Peugeot Citroën has reportedly said that it did not want any government aid, but for a “massive” reduction in the cost of labour. 

“We can create all the bonuses we want, it won’t have any impact on the production costs,” Didier said.

Reform inevitable?

Christian Malard, a political correspondent at France 3 television, said that Hollande had made too many promises on the campaign trail that he would not be able to keep.

Hollande’s policies were “outdated,” he argued, and reflected a misguided nostalgia for the 1980s under the last Socialist president, François Mitterrand.

“They don’t have concrete steps, they don’t have imagination,” said Malard.

He was also critical of the division between Hollande and Merkel.

“The future of Europe, and of the eurozone, lies in a strong Franco-German axis,” he said.

Any perception that he is too close to Merkel, however, would be politically dangerous. Much of the French population are highly sceptical of EU leadership and have traditionally resisted moves to surrender French sovereignty.

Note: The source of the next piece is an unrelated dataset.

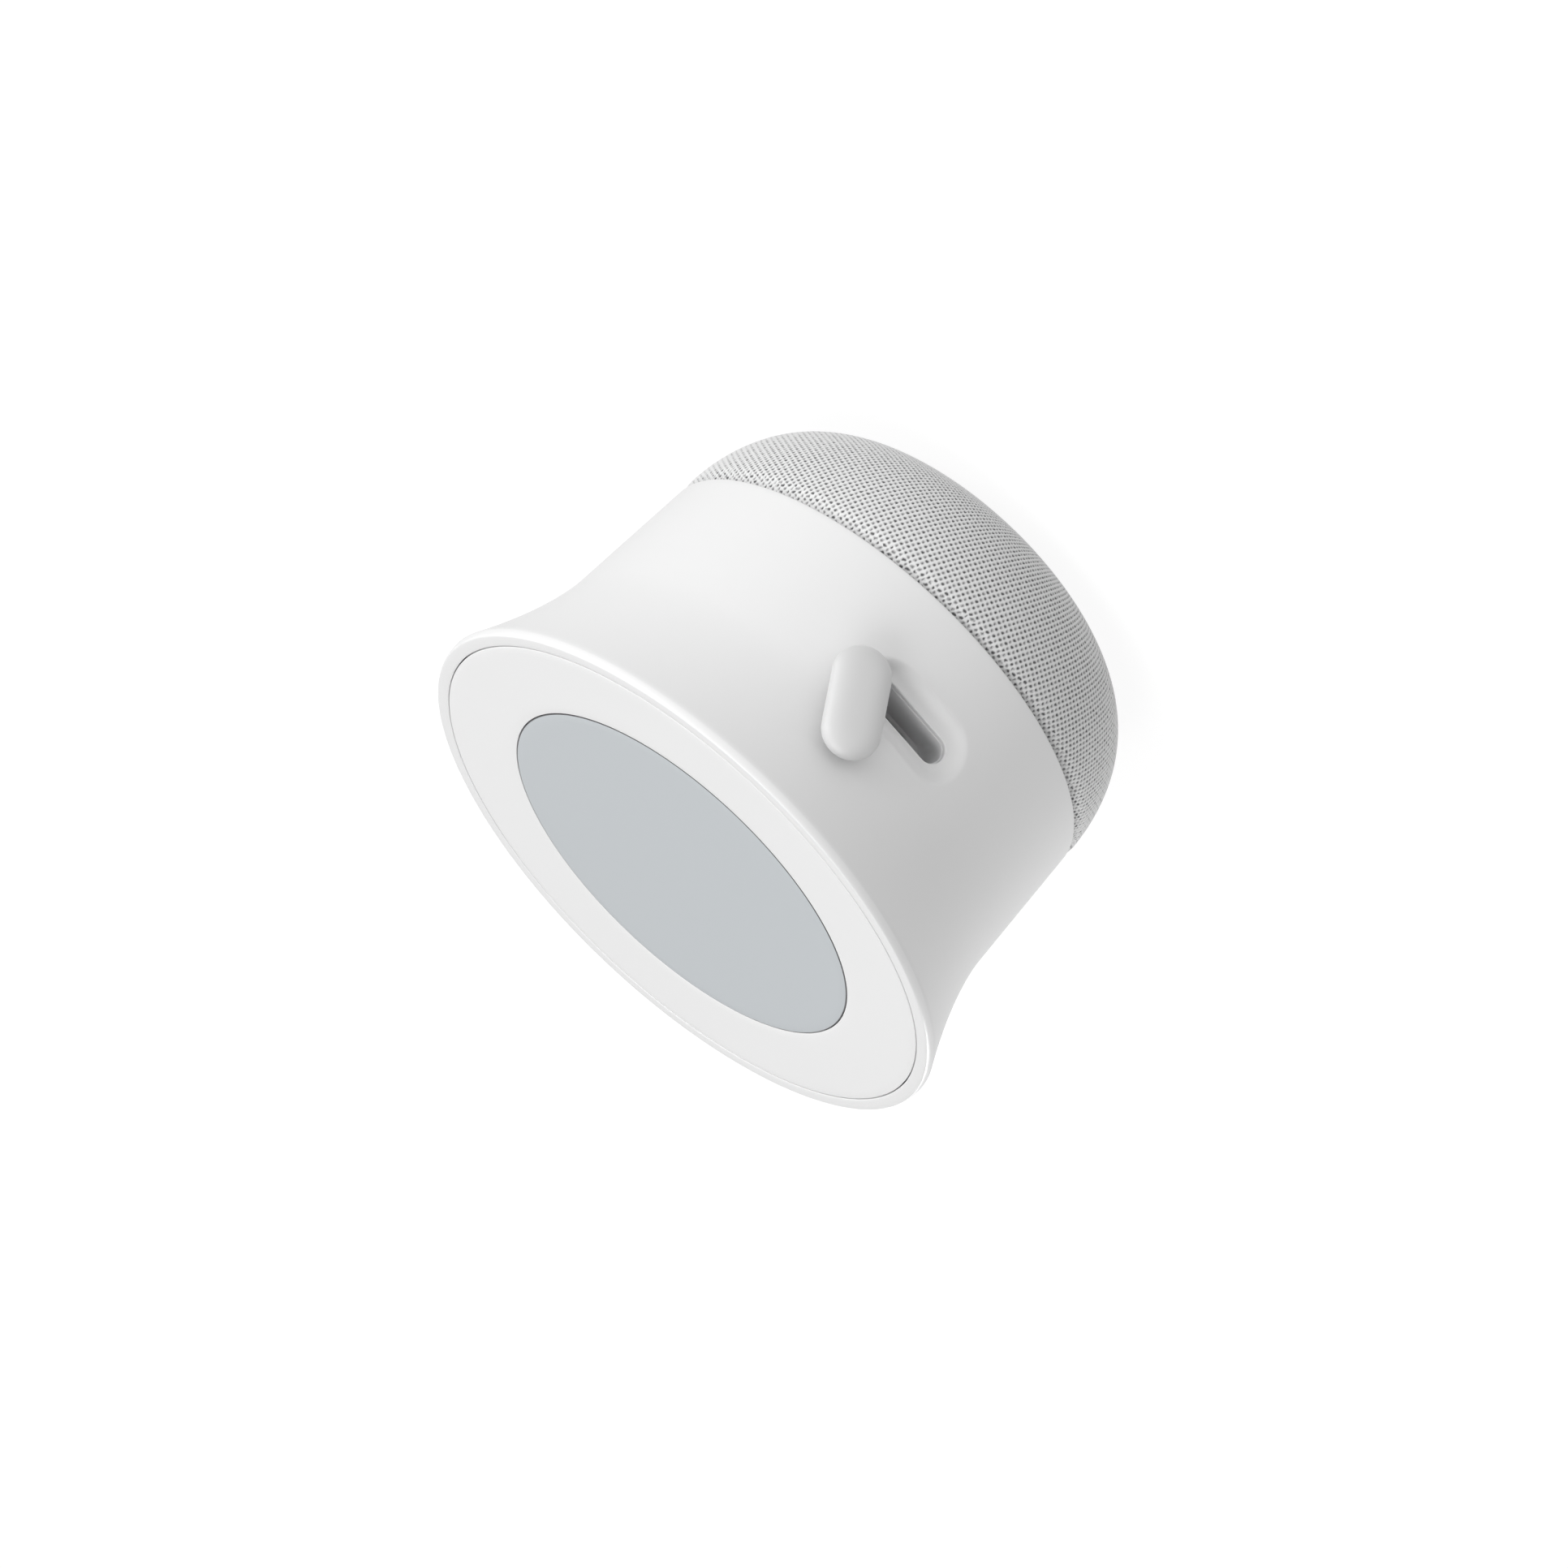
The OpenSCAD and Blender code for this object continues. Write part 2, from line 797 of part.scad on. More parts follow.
module speaker_baffle() {
    boss_top = baffle_z[1] + baffle_boss_h;
    color([0.2, 0.2, 0.21])
        difference() {
            union() {
                disc(box_r, baffle_z[0], baffle_z[1]);
                around(boss_angles, driver_screw_ring)
                    disc(baffle_boss_r, baffle_z[0], boss_top);
            }
            disc(mouth_r, baffle_z[0] - past, boss_top + past);
            around(boss_angles, driver_screw_ring)
                screw_hole(driver_screw, baffle_z[0] - past, baffle_z[1] + baffle_hole_h);
        }
}

module driver_gasket() {
    color("black")
        difference() {
            ring(mouth_r, gasket_r, flange_z[1], baffle_z[0]);
            around(boss_angles, driver_screw_ring)
                disc(gasket_hole_r, flange_z[0], baffle_z[1]);
        }
}

module driver_basket() {
    flange = [[flange_in_r, flange_z[0]], [flange_r, flange_z[0]], [flange_r, flange_z[1]]];
    turn = 360 / basket_windows;
    color("dimgray")
        difference() {
            rotate_extrude()
                polygon(concat(flange, basket_out, basket_in));
            around(boss_angles, driver_screw_ring)
                screw_hole(driver_screw, flange_z[0] - past, flange_z[1] + past);
            for (i = [0:basket_windows - 1])
                rotate((i + 0.5) * turn)
                    block(basket_window[0], basket_window[1]);
        }
}

module driver_screws() {
    color("gray")
        around(boss_angles, driver_screw_ring)
            translate([0, 0, flange_z[0]])
                screw(driver_screw);
}

module top_plate() {
    color("silver")
        ring(plate_r[0], plate_r[1], plate_z[0], plate_z[1]);
}

module magnet_ring() {
    color([0.2, 0.2, 0.22])
        ring(magnet_in_r, magnet_r, plate_z[1], magnet_top);
}

module magnet_yoke() {
    color("silver") {
        disc(plate_r[1], magnet_top, yoke_top);
        disc(pole_r, pole_bottom, magnet_top);
    }
}

module voice_coil() {
    color("peru")
        ring(coil_r[0], coil_r[1], coil_z[0], coil_z[1]);
}

module driver_cone() {
    neck_r = coil_r[1] + touch;
    rim_z = flange_z[0] - touch;
    back_z = rim_z + cone_skin;
    lip_r = cone_r + cone_lip;
    back_r = cone_r + lead_gap;
    color([0.1, 0.1, 0.11])
        rotate_extrude()
            polygon([[neck_r, cone_neck_z[0]], [cone_r, rim_z], [lip_r, rim_z],
                     [lip_r, back_z], [back_r, back_z], [neck_r, cone_neck_z[1]]]);
}

module dust_cap() {
    inner_r = cap_r - cap_skin;
    inner_rise = cap_rise - cap_skin;
    front = [for (i = [0:cap_steps])
        let (a = 90 * i / cap_steps) [cap_r * sin(a), cap_z - cap_rise * cos(a)]];
    back = [for (i = [cap_steps:-1:0])
        let (a = 90 * i / cap_steps) [inner_r * sin(a), cap_z - inner_rise * cos(a)]];
    color([0.1, 0.1, 0.11])
        rotate_extrude()
            polygon(concat(front, back));
}

// Half-round rubber roll between the cone and the basket
module driver_surround() {
    low = surround_z - surround_skin[0];
    out_r = surround_roll + surround_skin[0];
    out_drop = surround_roll + surround_skin[1];
    outer = [for (i = [0:surround_steps])
        let (a = 180 * i / surround_steps)
            [surround_middle + out_r * cos(a), low - out_drop * sin(a)]];
    inner = [for (i = [surround_steps:-1:0])
        let (a = 180 * i / surround_steps)
            [surround_middle + surround_roll * cos(a), surround_z - out_drop * sin(a)]];
    color([0.15, 0.15, 0.15])
        rotate_extrude()
            polygon(concat([[surround_r[1], surround_z], [surround_r[1], low]], outer,
                           [[surround_r[0], low], [surround_r[0], surround_z]], inner));
}

// Corrugated disc that centres the coil
module driver_spider() {
    width = spider_r[1] - spider_r[0];
    line = [for (i = [0:spider_steps])
        let (t = i / spider_steps)
            [spider_r[0] + width * t, spider_z + spider_wave * sin(360 * spider_waves * t)]];
    top = [for (i = [spider_steps:-1:0]) line[i] + [0, spider_skin]];
    color("khaki")
        rotate_extrude()
            polygon(concat(line, top));
}

// Two leads from the driver, up through the speaker box to the main board
module speaker_leads() {
    length = speaker_lead[1] - speaker_lead[0];
    rise = board_z[0] - connector_h - speaker_lead[2];
    color("black")
        for (y = speaker_lead_y)
            translate([0, y, speaker_lead[2]]) {
                translate([speaker_lead[0], 0, 0])
                    rotate([0, 90, 0])
                        cylinder(r = lead_r, h = length, $fn = lead_steps);
                translate([speaker_lead[1], 0, 0])
                    sphere(lead_r, $fn = lead_steps);
                translate([speaker_lead[1], 0, 0])
                    cylinder(r = lead_r, h = rise, $fn = lead_steps);
            }
}

module speaker_cage() {
    end = dome_angle(cage_end_r);
    outer = dome_line(cage_start, end, cage_inset[0]);
    inner = dome_line(end, cage_start, cage_inset[1]);
    color([0.5, 0.5, 0.51])
        difference() {
            union() {
                rotate_extrude()
                    polygon(concat(outer, inner));
                ring(cage_rim_r[0], cage_rim_r[1], cage_rim_z[0], cage_rim_z[1]);
                disc(cage_end_r, foot_t + cage_floor[0], foot_t + cage_floor[1]);
            }
            for (i = [0:cage_slots - 1])
                rotate(360 / cage_slots * i)
                    block([cage_slot_r[0], -cage_slot[0] / 2, cage_slot[1]],
                          [cage_slot_r[1], cage_slot[0] / 2, cage_slot[2]]);
            around(boss_angles, cage_screw_ring) {
                screw_hole(cage_screw, cage_pocket[1], cage_rim_z[1] + past);
                disc(cage_pocket[0], cage_pocket[1], cage_screw_z);
            }
        }
}

module cage_screws() {
    color("gray")
        around(boss_angles, cage_screw_ring)
            translate([0, 0, cage_screw_z])
                screw(cage_screw);
}

// Knitted skin over the cage, with its hem turned up behind the housing
module fabric_cover() {
    end = dome_angle(fabric_hole_r);
    hem = [[hem_r[0], hem_z[0]], [hem_r[0], hem_z[1]], [hem_r[1], hem_z[1]], [hem_r[1], waist_z]];
    color("lightgray")
        rotate_extrude($fn = round_steps)
            polygon(concat(dome_line(0, end, 0), dome_line(end, hem_angle, fabric_t), hem));
}

module foot_pad() {
    edge_r = foot_r - foot_edge;
    color([0.3, 0.3, 0.31])
        rotate_extrude()
            polygon([[0, 0], [edge_r, 0], [foot_r, foot_edge], [foot_r, foot_t], [0, foot_t]]);
}

module foot_tape() {
    color("gray")
        disc(foot_r - foot_tape_inset, foot_t, foot_t + foot_tape_t);
}

main_shell();
front_bezel();
bezel_tape();
screen_lens();
lens_tape();
touch_film();
display_panel();
backlight();
display_backplate();
display_screws();
display_flex();
microphone_board();
microphones();
chassis();
chassis_screws();
battery_cell();
battery_pad();
battery_leads();
main_board();
board_screws();
board_connectors();
board_chips();
shield_can();
heat_spreader();
wifi_antenna();
port_liner();
port_gasket();
port_board();
port_board_screws();
port_flex();
usb_shell();
usb_tongue();
port_cover();
cover_tether();
speaker_box();
speaker_baffle();
driver_gasket();
driver_basket();
driver_screws();
magnet_ring();
top_plate();
magnet_yoke();
voice_coil();
driver_cone();
dust_cap();
driver_surround();
driver_spider();
speaker_leads();
speaker_cage();
cage_screws();
fabric_cover();
foot_pad();
foot_tape();
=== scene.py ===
# %% [markdown]
# # A round smart display, finished in Blender
# The display comes in as a packed engineering model with every part in place.
# This lesson keeps that model as a fixed frame, and dresses it: the parts that
# are seen get fine meshes made in code, and every part gets its own finish.
# All lengths are metres, so a millimetre is written as a number times MM.

# %% Load the frame
import json
import math

import bmesh
import bpy
import numpy as np
from mathutils import Matrix, Vector


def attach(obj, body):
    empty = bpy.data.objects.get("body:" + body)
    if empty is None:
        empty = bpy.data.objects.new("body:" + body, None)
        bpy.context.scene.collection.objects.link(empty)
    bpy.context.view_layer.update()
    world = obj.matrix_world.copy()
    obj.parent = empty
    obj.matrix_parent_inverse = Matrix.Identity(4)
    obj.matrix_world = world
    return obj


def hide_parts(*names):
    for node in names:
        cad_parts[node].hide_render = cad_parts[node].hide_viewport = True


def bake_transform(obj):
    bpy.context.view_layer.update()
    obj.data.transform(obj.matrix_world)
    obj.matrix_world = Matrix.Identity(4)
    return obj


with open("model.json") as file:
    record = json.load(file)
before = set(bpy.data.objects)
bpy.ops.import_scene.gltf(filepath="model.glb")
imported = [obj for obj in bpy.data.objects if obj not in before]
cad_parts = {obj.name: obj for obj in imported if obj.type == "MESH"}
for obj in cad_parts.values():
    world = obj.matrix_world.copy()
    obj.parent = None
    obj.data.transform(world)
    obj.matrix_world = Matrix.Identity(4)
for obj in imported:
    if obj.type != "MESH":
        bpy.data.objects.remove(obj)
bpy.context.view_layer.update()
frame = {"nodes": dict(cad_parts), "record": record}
nodes = frame["nodes"]
MM = 0.001

# %% [markdown]
# ## Helpers for making meshes
# Nearly every part of this display is round, so most meshes are grids: rows of
# points, each row the same length, joined by four-sided faces. A revolve is a
# grid whose rows are circles. A pill sweep is a grid whose rows are rings with
# two straight sides and two round ends. Writing the grid once keeps each piece
# short, and the faces follow the shape, which shades better than a cut mesh.

# %% Mesh helpers
MERGE_WITHIN = 0.002
finishes = {}


def link_object(name, data):
    """A new object that holds the data and is part of the scene."""
    made = bpy.data.objects.new(name, data)
    bpy.context.scene.collection.objects.link(made)
    return made


def add_mesh(name, points, faces, slot, body="housing", sharp=None, look=None):
    """A smooth-shaded object that rides on a body, where one is given.

    Edges sharper than the angle called sharp, in degrees, are shaded as sharp ones.
    The piece gets its slot's finish, unless look names another one.
    """
    mesh = bpy.data.meshes.new(name)
    mesh.from_pydata([tuple(p) for p in points], [], faces)
    mesh.validate()
    piece = link_object(name, mesh)
    tidy = bmesh.new()
    tidy.from_mesh(mesh)
    bmesh.ops.remove_doubles(tidy, verts=tidy.verts, dist=MERGE_WITHIN * MM)
    bmesh.ops.recalc_face_normals(tidy, faces=tidy.faces)
    tidy.to_mesh(mesh)
    tidy.free()
    mesh.polygons.foreach_set("use_smooth", [True] * len(mesh.polygons))
    if body:
        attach(piece, body)
    if sharp:
        mesh.set_sharp_from_angle(angle=math.radians(sharp))
    mesh.materials.append(finishes[look or slot])
    print(f"{name}: {len(mesh.vertices)} points, {len(mesh.polygons)} faces")
    return piece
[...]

One such sign of the increasingly polarised nationalism and the fear surrounding the potential for ceding power to Europe was the historic result scored by far-right candidate Marine Le Pen in the first round of the presidential election in April. 

The far-left candidate, Jean-Luc Mélenchon, meanwhile, scored the highest number of votes for a far-left candidate since the early 1980s.

His movement did not seek any cabinet posts in Hollande’s government, and is prepared to spearhead street protests against the Socialists if they pursue major cutbacks.

“We are ready to take to the streets, and to organise whatever battle needs to be organised against austerity plans,” Raquel Garrido, the Left Party’s international spokesperson, told Al Jazeera.

“Papandreou [the former Greek prime minister] failed, Zapatero [the former Spanish leader] failed, when Hollande goes there he will fail and we’ll be ready to govern,” she said, referring to other Social Democratic leaders who lost public support after introducing unpopular austerity measures.

Whatever path he chooses, Hollande’s presidency risks becoming a minefield.